STORED RECORDS:
-- Begin --
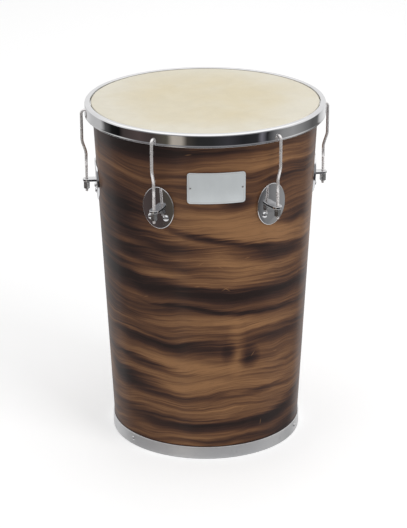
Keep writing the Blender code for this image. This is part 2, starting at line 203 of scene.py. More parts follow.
-- End --
-- Begin --
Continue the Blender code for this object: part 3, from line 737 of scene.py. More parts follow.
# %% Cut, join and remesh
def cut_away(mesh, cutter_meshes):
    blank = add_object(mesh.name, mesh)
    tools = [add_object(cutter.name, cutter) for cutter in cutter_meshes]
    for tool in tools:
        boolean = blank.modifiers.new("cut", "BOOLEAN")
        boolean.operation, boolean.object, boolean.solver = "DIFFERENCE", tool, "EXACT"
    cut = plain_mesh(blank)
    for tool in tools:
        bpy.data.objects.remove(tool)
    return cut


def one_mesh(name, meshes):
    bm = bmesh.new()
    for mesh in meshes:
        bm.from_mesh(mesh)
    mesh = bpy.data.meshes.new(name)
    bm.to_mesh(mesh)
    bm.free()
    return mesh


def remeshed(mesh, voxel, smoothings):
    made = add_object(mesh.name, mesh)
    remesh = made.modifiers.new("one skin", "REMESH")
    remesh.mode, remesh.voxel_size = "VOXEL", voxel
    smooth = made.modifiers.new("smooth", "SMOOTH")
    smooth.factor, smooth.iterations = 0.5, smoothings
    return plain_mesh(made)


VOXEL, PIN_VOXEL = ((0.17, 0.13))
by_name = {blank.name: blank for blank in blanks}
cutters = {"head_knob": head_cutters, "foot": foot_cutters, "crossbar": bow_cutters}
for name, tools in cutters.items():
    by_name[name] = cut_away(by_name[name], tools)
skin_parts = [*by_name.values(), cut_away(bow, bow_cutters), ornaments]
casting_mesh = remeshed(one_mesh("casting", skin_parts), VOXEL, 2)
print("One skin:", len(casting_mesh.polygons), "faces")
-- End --
-- Begin --
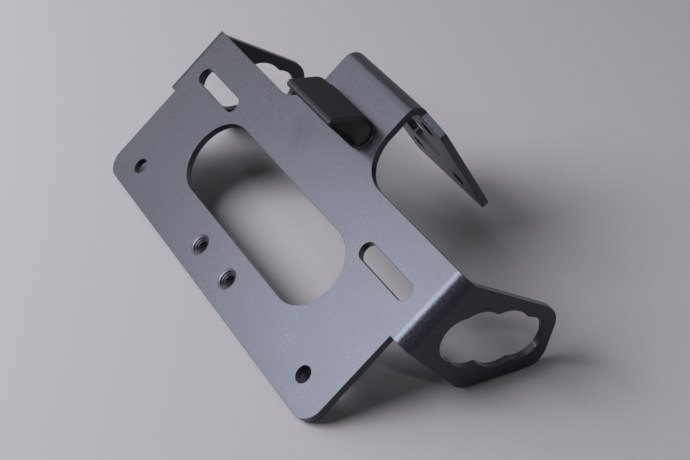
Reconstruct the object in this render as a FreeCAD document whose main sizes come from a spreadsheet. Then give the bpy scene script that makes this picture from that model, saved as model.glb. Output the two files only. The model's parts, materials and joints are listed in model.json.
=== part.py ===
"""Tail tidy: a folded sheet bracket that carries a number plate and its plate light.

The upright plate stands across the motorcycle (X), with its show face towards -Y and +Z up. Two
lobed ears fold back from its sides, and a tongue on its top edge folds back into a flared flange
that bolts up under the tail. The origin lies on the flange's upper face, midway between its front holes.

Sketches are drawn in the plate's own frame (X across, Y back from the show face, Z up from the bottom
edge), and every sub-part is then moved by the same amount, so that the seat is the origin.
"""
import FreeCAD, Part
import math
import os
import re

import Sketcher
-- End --
CHALLENGE: Above are the records; from them, give again exactly the lines from the one containing "Reconstruct the object" to the one containing "import Sketcher", both lines included, and nothing more.

COMPLETE OUTPUT:
Reconstruct the object in this render as a FreeCAD document whose main sizes come from a spreadsheet. Then give the bpy scene script that makes this picture from that model, saved as model.glb. Output the two files only. The model's parts, materials and joints are listed in model.json.
=== part.py ===
"""Tail tidy: a folded sheet bracket that carries a number plate and its plate light.

The upright plate stands across the motorcycle (X), with its show face towards -Y and +Z up. Two
lobed ears fold back from its sides, and a tongue on its top edge folds back into a flared flange
that bolts up under the tail. The origin lies on the flange's upper face, midway between its front holes.

Sketches are drawn in the plate's own frame (X across, Y back from the show face, Z up from the bottom
edge), and every sub-part is then moved by the same amount, so that the seat is the origin.
"""
import FreeCAD, Part
import math
import os
import re

import Sketcher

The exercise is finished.